Machine Learning

In this course, students will delve into the world of machine learning, starting with data exploration and visualization, moving through various regression and classification techniques, and culminating with advanced methods like neural networks and transfer learning. The course is designed to offer a blend of theoretical knowledge and hands-on practice, enabling students to apply machine learning techniques to real-world problems effectively.

Course Outline:

• Data Exploration and Visualization:
  • Understanding data types and structures
  • Data cleaning and preprocessing
  • Using visualization tools to understand data distributions and patterns
• Gradient Descent
  • Introduction to optimization
  • Gradient descent algorithm
  • Variants of gradient descent (batch, stochastic, mini-batch)

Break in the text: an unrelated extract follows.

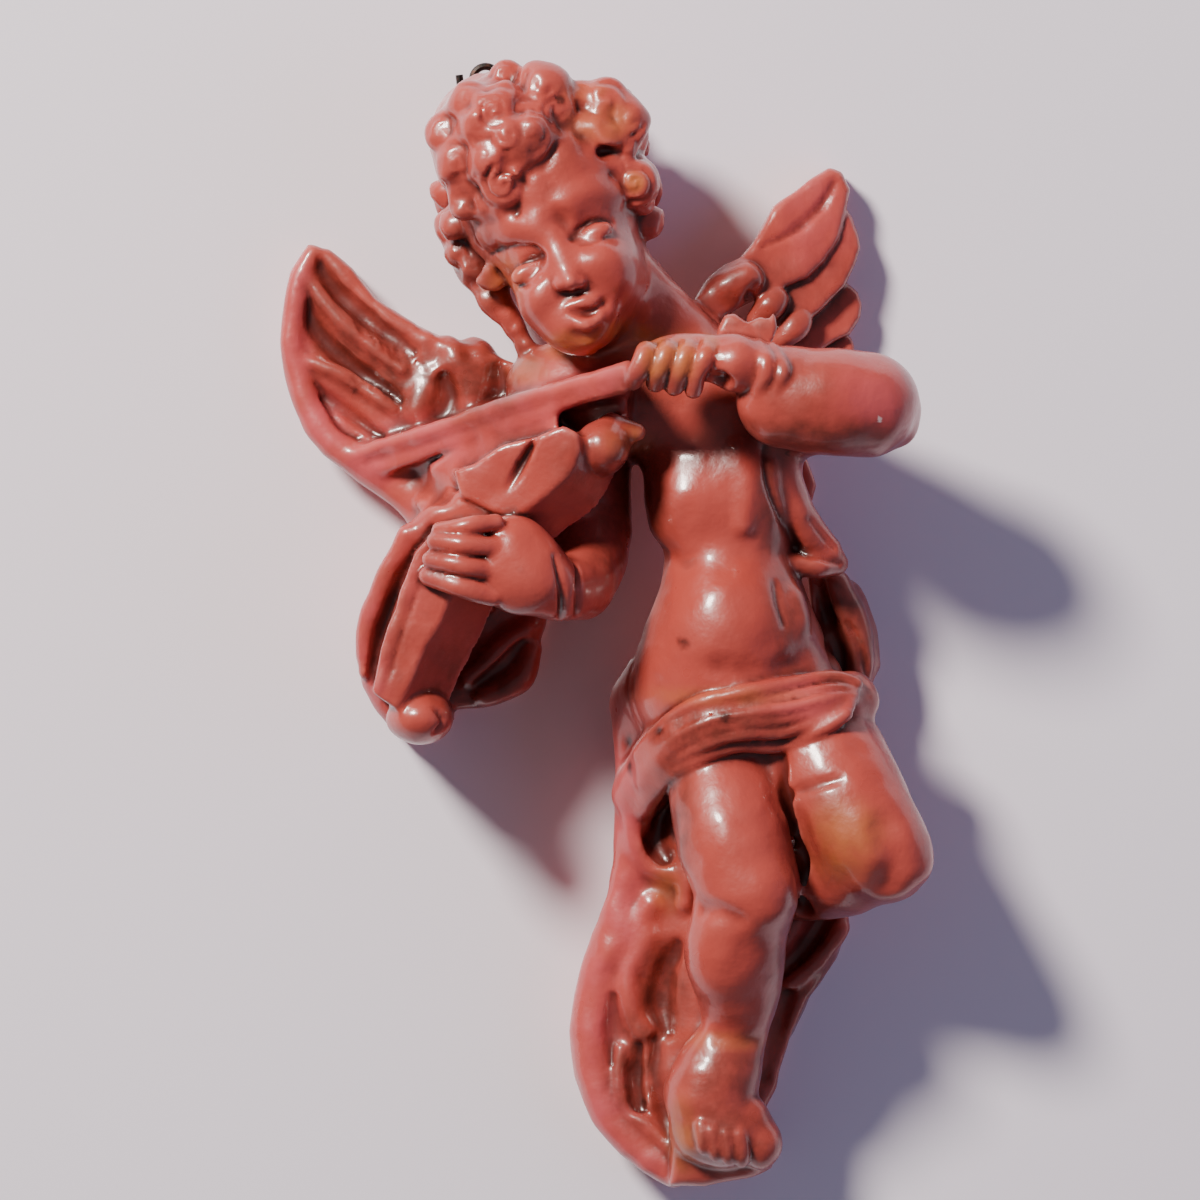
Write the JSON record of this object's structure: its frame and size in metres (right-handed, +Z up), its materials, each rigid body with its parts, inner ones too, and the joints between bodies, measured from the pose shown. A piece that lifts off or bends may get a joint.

• Linear & Polynomial Regression
  • Simple linear regression
  • Multiple linear regression
  • Polynomial regression and model complexity
• Train Test Split, K-Fold Cross-Validation, and Evaluation Metrics:
  • Importance of data splitting
  • Normalization
  • Train-test split methodology
  • K-Fold cross-validation
  • Evaluation metrics (accuracy, precision, recall, F1 score, confusion matrix)
• Logistic Regression:
  • Binary classification
  • Logistic function and hypothesis
  • Decision boundary and model evaluation
  • 1vs1, 1vsAll
• Naive Bayes
  • Probabilistic classification
  • Bayes’ theorem
  • Types of Naive Bayes classifiers (Gaussian, Multinomial, Bernoulli)

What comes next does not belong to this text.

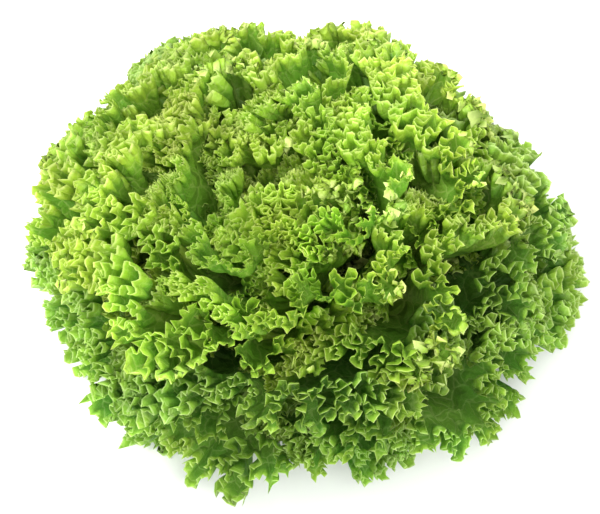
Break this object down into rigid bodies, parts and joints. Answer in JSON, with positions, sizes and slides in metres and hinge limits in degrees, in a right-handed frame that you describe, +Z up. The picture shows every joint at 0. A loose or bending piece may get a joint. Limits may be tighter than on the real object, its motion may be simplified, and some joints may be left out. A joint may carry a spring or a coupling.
{
  "type": "lollo bionda lettuce",
  "caption": "Cut head of lollo bionda lettuce: a short stem with a flat cut butt inside a dense rosette of broad leaves with tightly frilled green margins.",
  "frame": {"origin": "middle of the flat cut face of the stem, on the surface that the head rests on", "axes": "+Z up out of the head, -Z out of the cut face; -Y towards the side that the head is seen from, -X the side that the head leans to"},
  "size_m": [0.2922, 0.263, 0.1299],
  "materials": {
    "stem": "pale green-white, juicy cut stem with a faintly browned cut face",
    "outer_leaf": "mid green satin leaf, thin and slightly translucent, pale rib and pale thin margin",
    "middle_leaf": "fresh green satin leaf with yellow-green frilled margin",
    "heart_leaf": "pale yellow-green tender leaf with finely frilled margin"
  },
  "bodies": {
    "root": {"stem": "stem", "outer_leaf_01": "outer_leaf", "outer_leaf_02": "outer_leaf", "outer_leaf_03": "outer_leaf", "outer_leaf_04": "outer_leaf", "outer_leaf_05": "outer_leaf", "outer_leaf_06": "outer_leaf", "outer_leaf_07": "outer_leaf", "outer_leaf_08": "outer_leaf", "outer_leaf_09": "outer_leaf", "outer_leaf_10": "outer_leaf", "outer_leaf_11": "outer_leaf", "outer_leaf_12": "outer_leaf", "middle_leaf_01": "middle_leaf", "middle_leaf_02": "middle_leaf", "middle_leaf_03": "middle_leaf", "middle_leaf_04": "middle_leaf", "middle_leaf_05": "middle_leaf", "middle_leaf_06": "middle_leaf", "middle_leaf_07": "middle_leaf", "middle_leaf_08": "middle_leaf", "middle_leaf_09": "middle_leaf", "middle_leaf_10": "middle_leaf", "middle_leaf_11": "middle_leaf", "middle_leaf_12": "middle_leaf", "middle_leaf_13": "middle_leaf", "middle_leaf_14": "middle_leaf", "heart_leaf_01": "heart_leaf", "heart_leaf_02": "heart_leaf", "heart_leaf_03": "heart_leaf", "heart_leaf_04": "heart_leaf", "heart_leaf_05": "heart_leaf", "heart_leaf_06": "heart_leaf", "heart_leaf_07": "heart_leaf", "heart_leaf_08": "heart_leaf", "heart_leaf_09": "heart_leaf", "heart_leaf_10": "heart_leaf"}
  },
  "joints": []
}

• Support Vector Machines (SVM):
  • introduction to SVM
  • Concept of margin and support vectors
  • Kernel trick and types of kernels (linear, polynomial, RBF)
• K-Nearest Neighbors (KNN):
  • Distance metrics (Euclidean, Manhattan)

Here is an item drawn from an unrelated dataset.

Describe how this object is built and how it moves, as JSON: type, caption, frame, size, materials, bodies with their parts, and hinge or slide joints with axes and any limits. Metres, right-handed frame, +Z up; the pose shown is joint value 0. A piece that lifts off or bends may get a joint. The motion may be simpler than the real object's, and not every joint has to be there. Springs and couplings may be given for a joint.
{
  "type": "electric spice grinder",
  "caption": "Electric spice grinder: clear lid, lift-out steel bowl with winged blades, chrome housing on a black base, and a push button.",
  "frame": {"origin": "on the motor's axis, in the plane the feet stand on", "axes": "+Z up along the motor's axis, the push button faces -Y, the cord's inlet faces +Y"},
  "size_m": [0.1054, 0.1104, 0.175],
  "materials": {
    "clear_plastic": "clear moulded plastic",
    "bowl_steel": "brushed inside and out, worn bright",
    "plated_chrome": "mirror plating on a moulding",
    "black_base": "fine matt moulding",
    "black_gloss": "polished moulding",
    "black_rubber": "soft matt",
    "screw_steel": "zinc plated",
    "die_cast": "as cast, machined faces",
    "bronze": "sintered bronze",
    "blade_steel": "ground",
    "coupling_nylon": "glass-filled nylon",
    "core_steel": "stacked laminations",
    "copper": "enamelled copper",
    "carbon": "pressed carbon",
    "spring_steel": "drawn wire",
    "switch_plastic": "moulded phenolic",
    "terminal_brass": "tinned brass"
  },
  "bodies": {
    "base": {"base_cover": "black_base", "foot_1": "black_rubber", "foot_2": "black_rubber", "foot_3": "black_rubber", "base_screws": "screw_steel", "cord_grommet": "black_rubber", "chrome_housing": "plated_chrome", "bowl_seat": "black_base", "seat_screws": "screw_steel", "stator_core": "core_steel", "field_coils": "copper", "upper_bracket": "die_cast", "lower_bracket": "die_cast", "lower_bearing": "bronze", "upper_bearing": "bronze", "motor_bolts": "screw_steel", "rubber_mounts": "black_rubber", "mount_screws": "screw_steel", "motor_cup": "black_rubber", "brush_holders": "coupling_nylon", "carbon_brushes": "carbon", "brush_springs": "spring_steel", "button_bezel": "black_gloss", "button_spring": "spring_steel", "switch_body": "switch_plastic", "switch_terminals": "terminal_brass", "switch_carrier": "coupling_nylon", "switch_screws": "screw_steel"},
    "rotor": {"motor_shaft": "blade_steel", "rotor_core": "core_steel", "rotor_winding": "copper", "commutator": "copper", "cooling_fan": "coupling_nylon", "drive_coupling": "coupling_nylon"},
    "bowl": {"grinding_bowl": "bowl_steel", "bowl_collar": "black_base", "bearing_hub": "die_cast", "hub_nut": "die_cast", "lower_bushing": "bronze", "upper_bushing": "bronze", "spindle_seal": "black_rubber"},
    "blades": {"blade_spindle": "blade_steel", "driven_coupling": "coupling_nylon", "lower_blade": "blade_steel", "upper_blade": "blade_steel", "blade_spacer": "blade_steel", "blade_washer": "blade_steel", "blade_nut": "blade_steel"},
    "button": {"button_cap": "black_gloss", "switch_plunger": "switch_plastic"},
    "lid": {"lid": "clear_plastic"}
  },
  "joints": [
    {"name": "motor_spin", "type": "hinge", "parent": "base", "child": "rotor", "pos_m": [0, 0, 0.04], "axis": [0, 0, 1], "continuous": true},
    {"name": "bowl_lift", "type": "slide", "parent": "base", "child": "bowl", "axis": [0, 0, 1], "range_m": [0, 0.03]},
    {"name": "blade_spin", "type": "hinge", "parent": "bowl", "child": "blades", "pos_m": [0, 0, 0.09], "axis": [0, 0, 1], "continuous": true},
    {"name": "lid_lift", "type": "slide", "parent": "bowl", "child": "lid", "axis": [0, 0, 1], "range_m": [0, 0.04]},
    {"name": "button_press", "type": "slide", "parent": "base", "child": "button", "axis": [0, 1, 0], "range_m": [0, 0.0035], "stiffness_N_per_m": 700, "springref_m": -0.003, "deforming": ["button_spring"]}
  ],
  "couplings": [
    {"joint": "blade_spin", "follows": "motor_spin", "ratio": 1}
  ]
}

• Multilayer Perceptron (MLP):
  • Architecture of MLP
• Basics of neural networks
  • Input, Hidden, Output Layers
  • Dropouts and regularizer
  • Backpropagation and activation functions
  • Loss Functions
• Convolutional Neural Networks (CNN)
  • Conv Layers
  • Padding
  • Stride
  • Filters
  • Pooling
• Transfer Learning
  • Concept of transfer learning
  • Pre-trained models and their applications
  • Fine-tuning and feature extraction

The Machine Learning Project course offers a robust foundation in machine learning, covering essential algorithms and techniques. By the end of the course, students will have gained the skills to tackle complex machine learning problems, evaluate their models, and apply advanced methods like transfer learning to enhance their projects. This course prepares students for further studies in machine learning and practical applications in various industries.